Information supplied:
--- --- ---
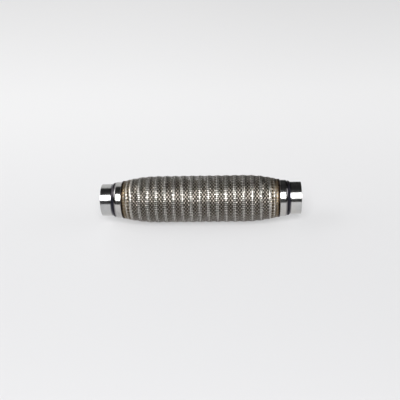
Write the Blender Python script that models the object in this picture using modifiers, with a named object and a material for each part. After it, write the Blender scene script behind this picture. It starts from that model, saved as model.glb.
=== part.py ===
"""Exhaust flex pipe: a braided flexible section between two plain extension pipes.

The pipe lies along X on the surface that carries it. The origin is under its middle, +Z is up, metres.
Every turned piece is drawn as an outline of (distance along the pipe, radius) and swept about the pipe's axis.
"""
import bpy
import bmesh
from math import cos, hypot, pi, sin
from mathutils import Vector

MM = 0.001

# Overall sizes
FLEX_LENGTH = 250 * MM          # over the outer lips of the two collars
NIPPLE_REACH = 20 * MM          # extension pipe that stands out past each collar
PIPE_BORE = 45 * MM             # inside of the extension pipes
NIPPLE_WALL = 1.0 * MM
LIP_CHAMFER = 0.3 * MM          # deburred outer edge of the open end
FIT_GAP = 0.3 * MM              # between pieces that touch on the bench

# Collar: a drawn sleeve whose outer end is rounded down to the extension pipe
COLLAR_WALL = 1.0 * MM
COLLAR_LENGTH = 10.3 * MM
SHOULDER_LENGTH = 2.2 * MM
ROUND_POINTS = 3                # steps in the rounded outline of a shoulder

# Bead that welds the extension pipe to the collar's lip
BEAD_WIDTH = 3.6 * MM
BEAD_HEIGHT = 1.3 * MM
BEAD_POINTS = 2

# Fused rim that joins the collar, the cut ends of the braid and the bellows
RIM_WIDTH = 2.0 * MM
RIM_HEIGHT = 1.2 * MM           # stands this far proud of the collar

# Outer braid: a sleeve that is full in the middle, 68.5 mm across, and drawn in at both ends
BRAID_OVER_RIM = 0.25 * MM      # the cut ends of the wires stand this far proud of the rim
BRAID_WALL = 0.8 * MM           # from the bottom of a cell to the sleeve's inside
BRAID_RIDGES = 14               # ridges of each hand, which cross each other
RIDGE_HEIGHT = 0.8 * MM
TAPER_LENGTH = 50.5 * MM        # the sleeve draws in over this length at each end
TAPER_POWER = 2.15
WAVE_DEPTH = 0.8 * MM           # how far the braid sinks between two convolutions
END_WAVE_DEPTH = 0.45 * MM
CELL_SHARE = 0.5                # width of a cell's floor, or of its gap, as a share of the cell
PLAIN_VALLEYS = 1               # valleys at each end of the row that keep their cells closed
END_ROWS = 4                    # rows of crossings past the last full crest, the cut end included

# Bellows: thin corrugated tube that keeps the gas in
CONVOLUTION_PITCH = 12.45 * MM
CONVOLUTION_HEIGHT = 5.75 * MM  # from the corners of a root to those of a full crest
END_ROOM = 12 * MM              # least length between the last full crest and the end of the braid
BELLOWS_WALL = 0.5 * MM
CREST_WIDTH = 4.2 * MM
ROOT_WIDTH = 3.2 * MM
CREST_GAP = 1.0 * MM            # between a crest and the braid's inside where its ridges cross
CUFF_RISE = 2.6 * MM            # length over which the cuff opens out to the first root

# Inner sleeve: guides the gas past the convolutions
SLEEVE_WALL = 1.0 * MM
SLEEVE_OVERLAP = 6 * MM         # slipped this far over the hidden end of each extension pipe

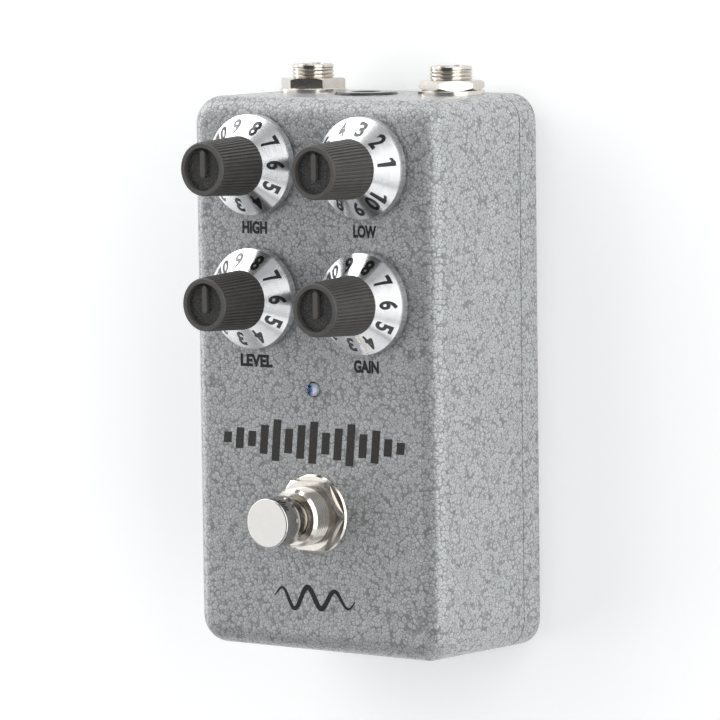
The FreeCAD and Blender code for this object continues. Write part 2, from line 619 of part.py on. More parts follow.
--- --- ---
Written instruction: Look above for lines with the word "object" and copy them all.

Exercise result:
Write the Blender Python script that models the object in this picture using modifiers, with a named object and a material for each part. After it, write the Blender scene script behind this picture. It starts from that model, saved as model.glb.
The FreeCAD and Blender code for this object continues. Write part 2, from line 619 of part.py on. More parts follow.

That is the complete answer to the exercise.